▸ TASK DETAILS
Pick out each line of the records that includes the string "from", and copy it.

>>>

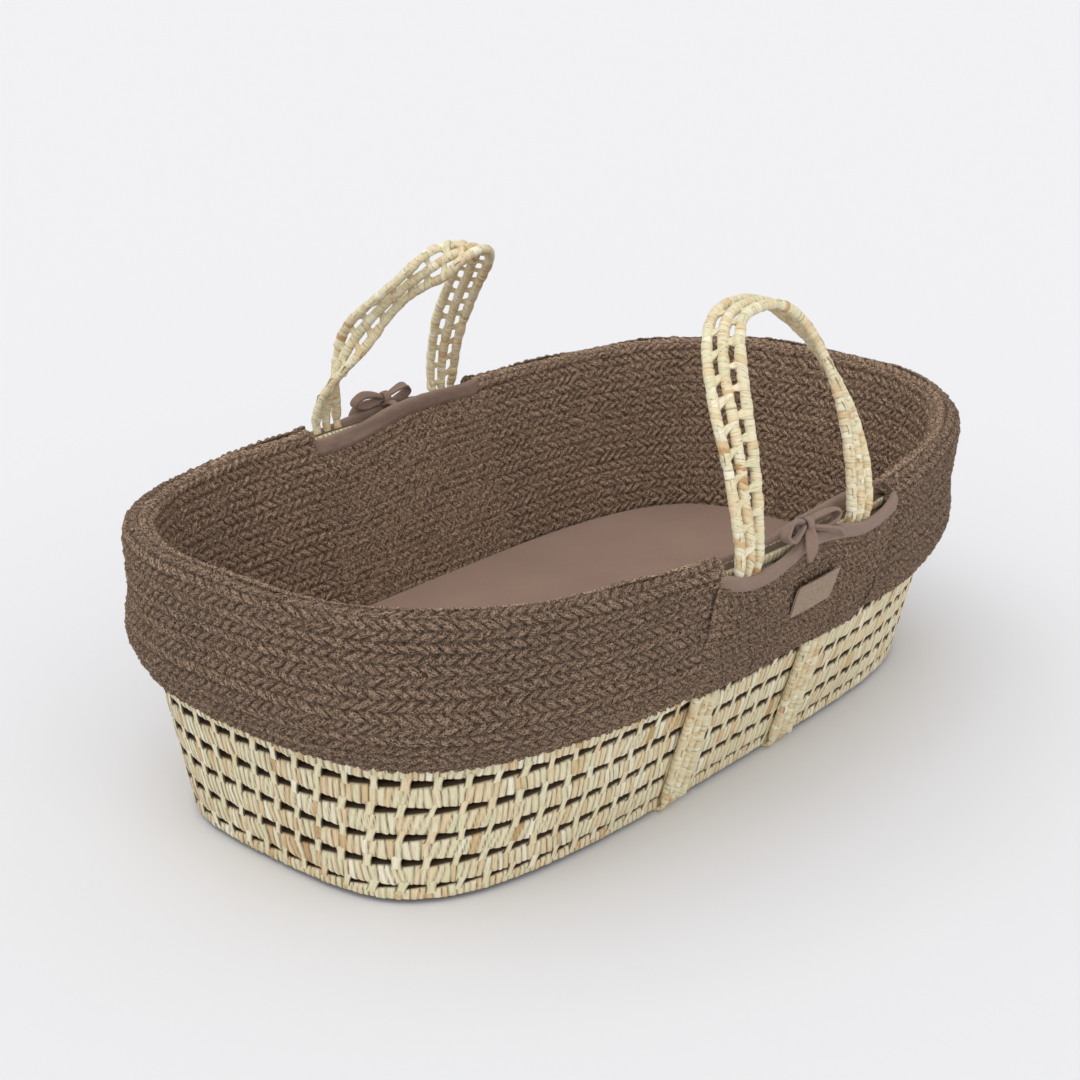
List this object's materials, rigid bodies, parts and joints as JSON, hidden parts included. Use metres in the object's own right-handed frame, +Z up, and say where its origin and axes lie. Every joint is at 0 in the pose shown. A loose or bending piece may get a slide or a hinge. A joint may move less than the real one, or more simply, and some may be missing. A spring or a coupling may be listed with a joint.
{
  "type": "moses basket",
  "caption": "Oval coiled-straw moses basket with a chunky knitted liner over its rim, a mattress with a fitted sheet and two carry handles on straps.",
  "frame": {"origin": "on the floor, under the middle of the basket's outline", "axes": "+X along the length to the head end, -Y the front, +Z up"},
  "size_m": [0.846, 0.532, 0.4275],
  "materials": {
    "straw": "dry plaited maize husk",
    "knit": "chunky textured knit",
    "jersey": "smooth matt jersey",
    "label": "matt suede-like patch",
    "mattress": "padded mattress ticking"
  },
  "bodies": {
    "basket": {"base_ring": "straw", "wall_coil_1": "straw", "wall_coil_2": "straw", "wall_coil_3": "straw", "wall_coil_4": "straw", "wall_coil_5": "straw", "wall_coil_6": "straw", "wall_coil_7": "straw", "wall_coil_8": "straw", "wall_coil_9": "straw", "rim_coil": "straw", "floor_coil_1": "straw", "floor_coil_2": "straw", "floor_coil_3": "straw", "floor_coil_4": "straw", "floor_coil_5": "straw", "floor_coil_6": "straw", "floor_centre_coil": "straw", "carry_strap_left": "straw", "carry_strap_right": "straw", "liner_end_left": "knit", "liner_end_right": "knit", "liner_outer_flap_front": "knit", "liner_outer_flap_back": "knit", "liner_inner_flap_front": "knit", "liner_inner_flap_back": "knit", "outer_binding_front": "jersey", "outer_binding_back": "jersey", "inner_binding_front": "jersey", "inner_binding_back": "jersey", "bow_front": "jersey", "bow_back": "jersey", "label_patch": "label", "liner_base_panel": "jersey"},
    "handle_front": {"handle_front_inner_cord": "straw", "handle_front_middle_cord": "straw", "handle_front_outer_cord": "straw"},
    "handle_back": {"handle_back_inner_cord": "straw", "handle_back_middle_cord": "straw", "handle_back_outer_cord": "straw"},
    "mattress": {"mattress_core": "mattress", "fitted_sheet": "jersey"}
  },
  "joints": [
    {"name": "handle_front_swing", "type": "hinge", "parent": "basket", "child": "handle_front", "pos_m": [-0.017, -0.257, 0.243], "axis": [1, 0, 0], "range_deg": [-45, 95]},
    {"name": "handle_back_swing", "type": "hinge", "parent": "basket", "child": "handle_back", "pos_m": [0.02, 0.257, 0.243], "axis": [1, 0, 0], "range_deg": [-95, 40]},
    {"name": "mattress_lift", "type": "slide", "parent": "basket", "child": "mattress", "axis": [0, 0, 1], "range_m": [0, 0.18]}
  ]
}
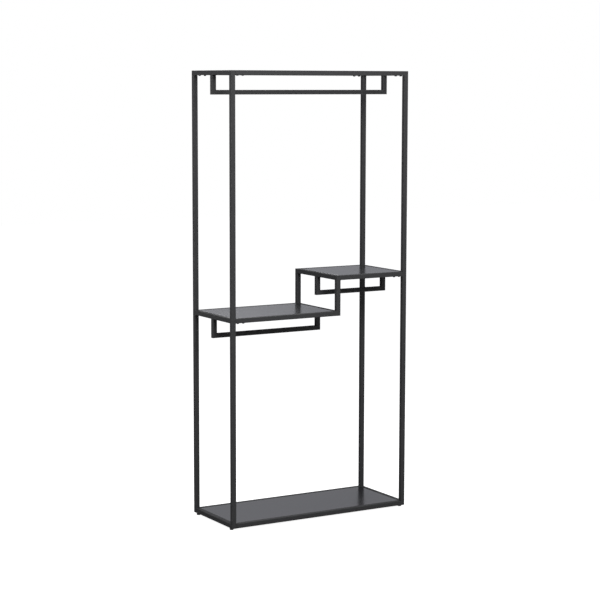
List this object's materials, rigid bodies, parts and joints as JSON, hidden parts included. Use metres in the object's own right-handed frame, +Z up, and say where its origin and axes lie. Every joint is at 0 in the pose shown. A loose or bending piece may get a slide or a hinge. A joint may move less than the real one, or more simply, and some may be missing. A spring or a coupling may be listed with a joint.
{
  "type": "free-standing clothes rack with stepped shelf",
  "caption": "Free-standing clothes rack of black square tube with a base panel, a stepped middle shelf, hanging rails and levelling feet.",
  "frame": {"origin": "centre of the footprint on the floor, under the middle of the rack", "axes": "+X along the width toward the higher shelf's end, +Y from front to back, +Z up"},
  "size_m": [0.85, 0.345, 1.8785],
  "materials": {
    "frame_coat": "fine textured matte powder coat, black",
    "panel_coat": "satin powder coat, black, with blurred reflections",
    "bolt_steel": "black oxide on steel, slightly oiled",
    "nut_steel": "zinc plated",
    "foot_plastic": "moulded matte plastic"
  },
  "bodies": {
    "rack": {"upright_front_left": "frame_coat", "upright_back_left": "frame_coat", "top_side_rail_left": "frame_coat", "shelf_end_rail_left": "frame_coat", "base_side_rail_left": "frame_coat", "upright_front_right": "frame_coat", "upright_back_right": "frame_coat", "top_side_rail_right": "frame_coat", "shelf_end_rail_right": "frame_coat", "base_side_rail_right": "frame_coat", "top_rail_front": "frame_coat", "base_rail_front": "frame_coat", "left_shelf_rail_front": "frame_coat", "right_shelf_rail_front": "frame_coat", "riser_front": "frame_coat", "top_rail_back": "frame_coat", "base_rail_back": "frame_coat", "left_shelf_rail_back": "frame_coat", "right_shelf_rail_back": "frame_coat", "riser_back": "frame_coat", "left_shelf_step_rail": "frame_coat", "right_shelf_step_rail": "frame_coat", "hanging_rail_top": "frame_coat", "hanging_rail_left": "frame_coat", "hanging_rail_right": "frame_coat", "base_panel": "panel_coat", "left_shelf_panel": "panel_coat", "right_shelf_panel": "panel_coat", "bolt_base_front_left_outer": "bolt_steel", "bolt_base_front_left_inner": "bolt_steel", "bolt_shelf_front_left_outer": "bolt_steel", "bolt_shelf_front_left_inner": "bolt_steel", "bolt_top_front_left_outer": "bolt_steel", "bolt_top_front_left_inner": "bolt_steel", "bolt_base_back_left_outer": "bolt_steel", "bolt_base_back_left_inner": "bolt_steel", "bolt_shelf_back_left_outer": "bolt_steel", "bolt_shelf_back_left_inner": "bolt_steel", "bolt_top_back_left_outer": "bolt_steel", "bolt_top_back_left_inner": "bolt_steel", "bolt_base_front_right_outer": "bolt_steel", "bolt_base_front_right_inner": "bolt_steel", "bolt_shelf_front_right_outer": "bolt_steel", "bolt_shelf_front_right_inner": "bolt_steel", "bolt_top_front_right_outer": "bolt_steel", "bolt_top_front_right_inner": "bolt_steel", "bolt_base_back_right_outer": "bolt_steel", "bolt_base_back_right_inner": "bolt_steel", "bolt_shelf_back_right_outer": "bolt_steel", "bolt_shelf_back_right_inner": "bolt_steel", "bolt_top_back_right_outer": "bolt_steel", "bolt_top_back_right_inner": "bolt_steel", "foot_nut_front_left": "nut_steel", "foot_nut_back_left": "nut_steel", "foot_nut_front_right": "nut_steel", "foot_nut_back_right": "nut_steel"},
    "foot_front_left": {"levelling_foot_front_left": "foot_plastic"},
    "foot_back_left": {"levelling_foot_back_left": "foot_plastic"},
    "foot_front_right": {"levelling_foot_front_right": "foot_plastic"},
    "foot_back_right": {"levelling_foot_back_right": "foot_plastic"}
  },
  "joints": [
    {"name": "foot_front_left_adjust", "type": "slide", "parent": "rack", "child": "foot_front_left", "axis": [0, 0, -1], "range_m": [0, 0.008]},
    {"name": "foot_back_left_adjust", "type": "slide", "parent": "rack", "child": "foot_back_left", "axis": [0, 0, -1], "range_m": [0, 0.008]},
    {"name": "foot_front_right_adjust", "type": "slide", "parent": "rack", "child": "foot_front_right", "axis": [0, 0, -1], "range_m": [0, 0.008]},
    {"name": "foot_back_right_adjust", "type": "slide", "parent": "rack", "child": "foot_back_right", "axis": [0, 0, -1], "range_m": [0, 0.008]}
  ]
}
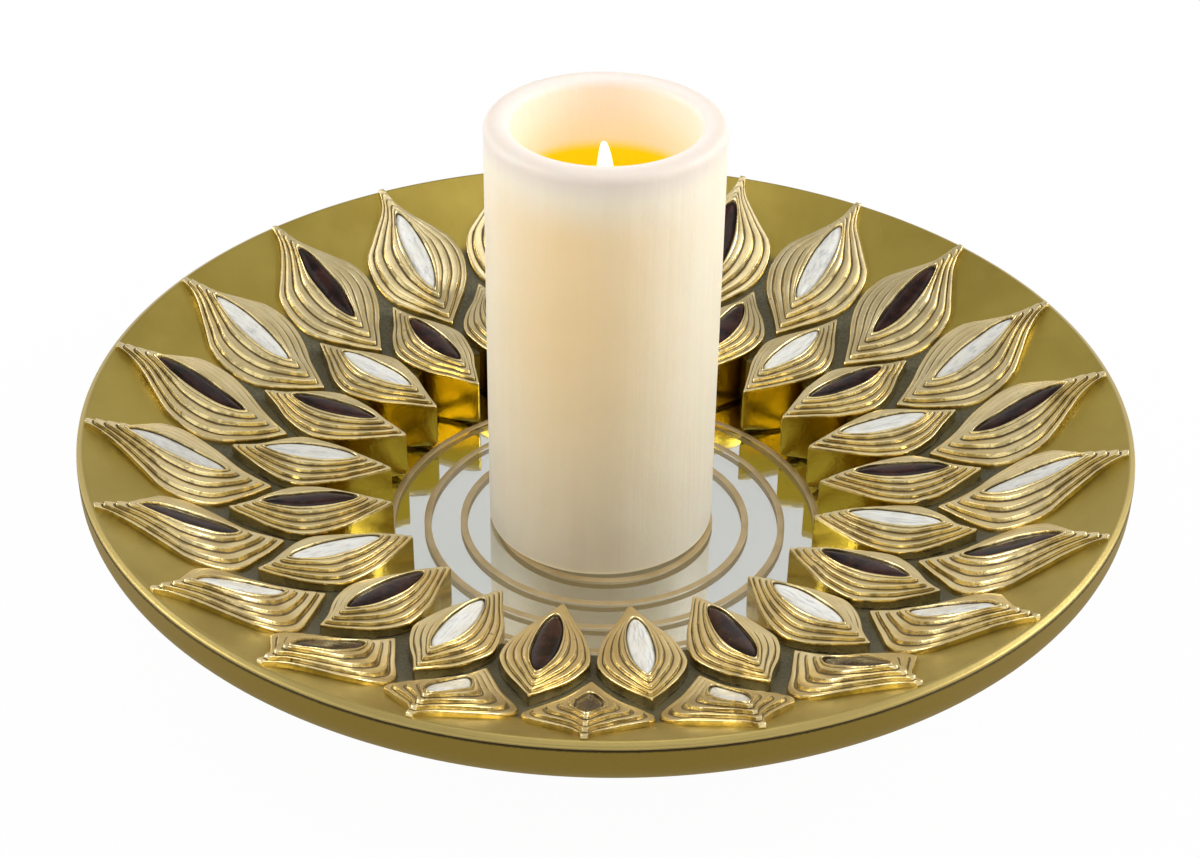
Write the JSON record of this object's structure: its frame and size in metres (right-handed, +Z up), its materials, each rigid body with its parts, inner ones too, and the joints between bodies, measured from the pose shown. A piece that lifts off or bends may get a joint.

<<<

▸ COMPLETE ANSWER
  "frame": {"origin": "centre of the footprint on the floor, under the middle of the rack", "axes": "+X along the width toward the higher shelf's end, +Y from front to back, +Z up"},
Write the JSON record of this object's structure: its frame and size in metres (right-handed, +Z up), its materials, each rigid body with its parts, inner ones too, and the joints between bodies, measured from the pose shown. A piece that lifts off or bends may get a joint.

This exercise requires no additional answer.